A curicaca é uma ave símbolo da região, com seu visual e seus sons característicos

Viver num lugar em que durante muitos dias os únicos sons que eu escuto são os produzidos pela natureza, é uma experiência fascinante me faz prestar muito mais a atenção em detalhes de vozes naturais que eu não percebia, que não sabia que existiam, dando ainda mais valor a uma vivência em ambientes longe de cidades e das coisas que sonam de forma estridente e perturbadora. Já me habituei e consigo identifica muitos dos gritos, rufares, cricris, sibilos, bufadas e berros dos animais; estalos e farfalhar das árvores e arbustos; valsas e sinfonias que vem com o vento quando açoita o campo ou a mata nebular acionando seus múltiplos instrumentos secretos.

Mesmo antes do sol nascer, as gralhas-azuis já se posicionam e a sentinela dispara seu alarme emitindo os característicos gritos de alerta acordando o bando e se dirigindo, agora em silêncio, para os locais de alimentação, que nesta época de início de outono, são as matas de araucárias que começam a oferecer os preciosos pinhões maduros, dourados e cheios de energia. Ouço o rápido e intenso rufar de asas dos tico-ticos que habitam o meu quintal, sempre atrás de sementes das gramíneas do campo, de algum inseto ou de um resto de quirera de milho que fica pelo chão. Nesta época de outono, eles já não cantam e emitem apenas os típicos estalos “tic” “tic” “tic” que os identifica e lhes deu o nome popular.

De um pinheiro isolado no campo vem os gritos agudos e estalados de um casal de pica-pau-do-campo, e parece que para estas belas aves do campo o ritual de acordar envolve uma visita a este pinheiro e alguns minutos de vocalização, como se estivessem saudando o dia. Logos se somem pelo campo atrás de cupins e formigas. As corucacas já rosnam e alçam voos dos seus poleiros nos pinheiros-dormitórios e vão em formação para os campos e banhados, gritando como estivessem chamando todos para seguirem juntos. É um som metálico forte, inconfundível que se repete no final do dia.
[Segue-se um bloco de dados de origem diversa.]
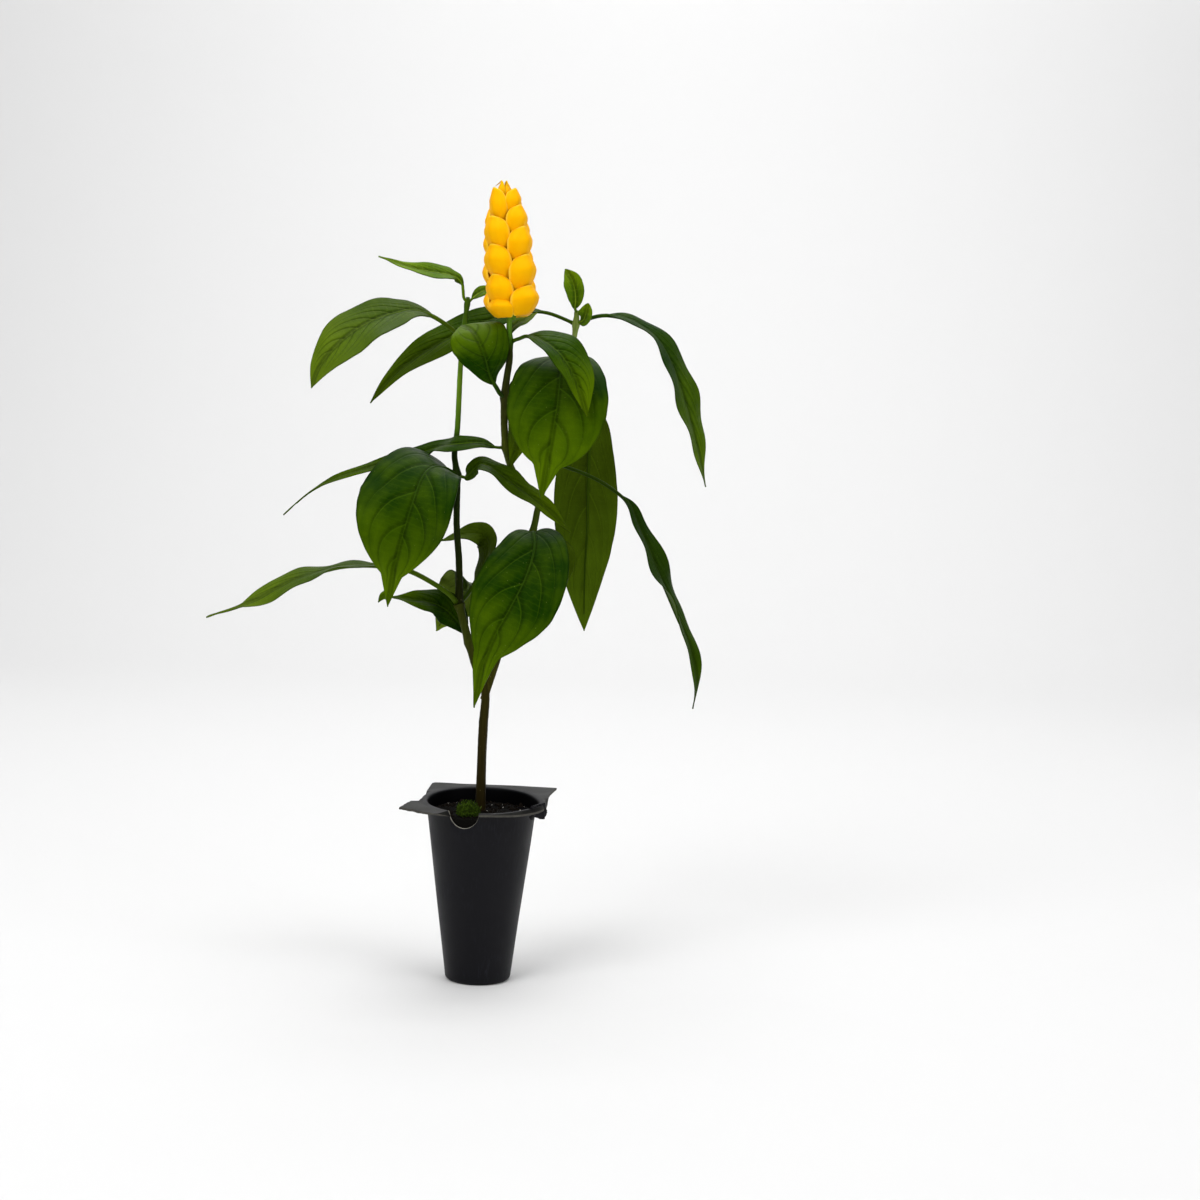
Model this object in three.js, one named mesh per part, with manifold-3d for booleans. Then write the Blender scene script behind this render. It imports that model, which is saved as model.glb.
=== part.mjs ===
// A golden shrimp plant in a small square-flanged plug pot.
// Millimetres, +Z up. The origin is the centre of the pot's foot, on the surface that it stands on.

import * as THREE from 'three';
import { mergeVertices } from 'three/addons/utils/BufferGeometryUtils.js';
import Module from 'manifold-3d';

const wasm = await Module();
wasm.setup();

// Gap between pieces that touch on the real plant
const FIT_GAP = 0.3;

// Driving dimensions of the pot
const POT = {
  height: 97.5,
  footRadius: 17.4,
  footCorner: 2.6,
  mouthRadius: 29.2,
  wall: 1.1,
  floor: 1.4,
  flangeThick: 1.2,
  flangeTurn: THREE.MathUtils.degToRad(-5),
  lipRadius: 32.2,
  lipThick: 2.2,
  lipFillet: 1.6,
  notchRadius: 8.4,
  notchHeight: 97.8,
  notchTurn: THREE.MathUtils.degToRad(-14.5),
  flapAt: [31.4, -6, 95.8],
  flapTurn: THREE.MathUtils.degToRad(-33),
  sag: 0.055,
  sagFrom: 33,
  drainRadius: 2.5,
  drainCircle: 9.5,
  drainCount: 4,
  sides: 32,
};

// The torn edge of the square tray flange: two whole corners behind, the left front one bent out to a sharp
// tab, then along the front to the notch. The right front corner is gone, and the edge goes on past its tear.
const FLANGE_EDGE = [
  [33.2, 6], [33.6, 10], [34, 20], [35.8, 35], [10, 35.2], [-27.9, 35.5], [-30.6, 35.1], [-31.8, 33.4],
  [-31.8, 18], [-31.5, 5], [-32.3, -8.4], [-36, -9.3], [-37.9, -16.3], [-39.3, -25.1], [-36.6, -26.4],
  [-34.3, -28.4], [-31, -29.6], [-29.1, -31.8], [-21.8, -34.3], [-13.9, -34.6], [-6, -33.2],
];

// Driving dimensions of the soil
const SOIL = { top: 90.2, mound: 1.6, sides: 24 };

// The plant as a whole stands a little off the pot's axis and leans to the left
const PLANT_SHIFT = 2.1;
const PLANT_LEAN = THREE.MathUtils.degToRad(-1.6);

// The shoots as centre lines: each point is [x, y, z, stem radius]
const TRUNK = [[0, 0, 62, 3.0], [0, 0, 91, 2.8], [0.8, 0, 119, 2.5], [1.7, 0, 136, 2.6], [2.6, 0, 154, 2.3]];
const LEFT_SHOOT = [
  [2.4, 0, 150, 2.2], [-1, 0, 163, 2.1], [-4.6, 0, 175, 2.2], [-7, 0, 184, 2.2], [-10.8, 0, 199.5, 2.3],
  [-10.6, 0, 222, 1.8], [-11.7, 0, 240, 1.7], [-11.4, 0, 266.7, 1.8], [-12.6, 0, 277, 1.6],
  [-11, 0, 291, 1.5], [-9.2, 0, 323, 1.4], [-7.9, 0, 338, 1.5], [-5.7, 0, 354, 1.2], [-5.1, 0, 358.5, 0.8],
];
const RIGHT_SHOOT = [
  [2.4, 0, 150, 2.2], [8.9, 1.5, 169.6, 1.9], [15.2, 4, 190.5, 1.9], [22, 6, 215.6, 1.8],
  [27.3, 7, 234.5, 1.9], [32, 8, 255.5, 1.7], [38.3, 9, 273, 1.8], [45.1, 11, 312.2, 1.7],
  [49.3, 12, 336.6, 1.4], [50.4, 12, 345, 1.5], [50.9, 12, 352, 0.9],
];
const BLOOM_SHOOT = [
  [32.4, 8, 257, 1.5], [27, 6.6, 259.5, 1.6], [21.5, 3.6, 263, 1.6], [17, -1, 270.5, 1.8],
  [14.4, -7.5, 281.5, 1.9], [14.2, -16, 307.2, 1.8], [17.1, -20, 328, 1.6], [17.4, -20, 335.6, 1.6],
  [18.2, -20, 343, 1.3], [18.6, -20, 345.6, 1.2],
];

// The nodes where leaves grow, each a small swelling on its shoot
const NODES = {
  trunk: { at: [-5.6, 0, 179.3], radius: 2.6 },
  left1: { at: [-10.8, 0, 199.5], radius: 3.0 },
  left2: { at: [-11.4, 0, 266.7], radius: 2.5 },
  left3: { at: [-7.9, 0, 338], radius: 2.1 },
  leftTip: { at: [-5.5, 0, 355], radius: 1.6 },
  right1: { at: [27.3, 7, 234.5], radius: 2.6 },
  right2: { at: [38.3, 9, 273], radius: 2.5 },
  right3: { at: [45.1, 11, 312.2], radius: 2.4 },
  right4: { at: [50.4, 12, 345], radius: 2.1 },
  rightTip: { at: [50.8, 12, 350.5], radius: 1.4 },
  bloom1: { at: [14.9, -7.5, 281.5], radius: 2.4 },
  bloom2: { at: [14.8, -16, 307.2], radius: 2.3 },
  bloom3: { at: [17.6, -20, 335.6], radius: 2.1 },
};

// Blade sizes that every leaf shares, and the values of a leaf that states none
const BLADE = {
  thick: 0.7, rib: 0.5, stalkFlat: 0.92, open: 0.12, spreadBy: 0.05, lobeUntil: 0.4, tipWidth: 0.35,
  widest: 0.42, sharp: 1.2, base: 0.75, curl: 0.1, wave: [0.9, 3], fold: 14,
};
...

Vista para o leste, de onde o vento traz os sons da chuva e da cerração

O vento me traz vários sons, dependendo da sua direção e intensidade. Se vem do sul, como brisa, arrasta junto o som de uma cachoeira distante formada no leito do Rio do Marco, que tantas vezes já visitei. O som longínquo da água estalando nas pedras me leva direto aquele poço onde a água faz um rebojo e anda em círculo até achar a saída. Ouço o som e saboreio o lugar. É o presente que o vento me traz do sul. Se o vento vem do oeste, ele bate nas hastes maduras dos capins altos do campo localizado a minha direita e emite sons fluídos, sutis, de coisas passando por uma tela fina sem pressa. É uma música muito suave que evoca pensar em coisas boas, em amigos, vinhos, filhos e família. Se ele vem do leste, aí o vento não canta suave, mas vem rebelde, rápido e encharcado de água que arrancou do oceano. Então a música é parecida com açoites no ar, vibrando o que estiver pela frente e molhando de pingar. Se vem com chuva forte, aí sim a música vira uma sinfonia complexa, ficando difícil definir e identificar cada som, cada instrumento. Rajadas, respingos e relâmpagos fazem parte do repertório deste vento com chuva, que pode durar horas, ou dias.

Para quebrar a sequência de sons naturais, ouço o som metálico e grave das turbinas de algum avião de carreira que vem do sul e se dirige para o norte, passando bem por cima da Borda, muitos quilômetros acima. Mesmo assim seu som se arrasta pelo campo como um mostro invisível que vem andando sem que ninguém veja, apenas ouvindo. Passa o avião e eu volto a absorver os sons naturais exclusivos aqui da Borda.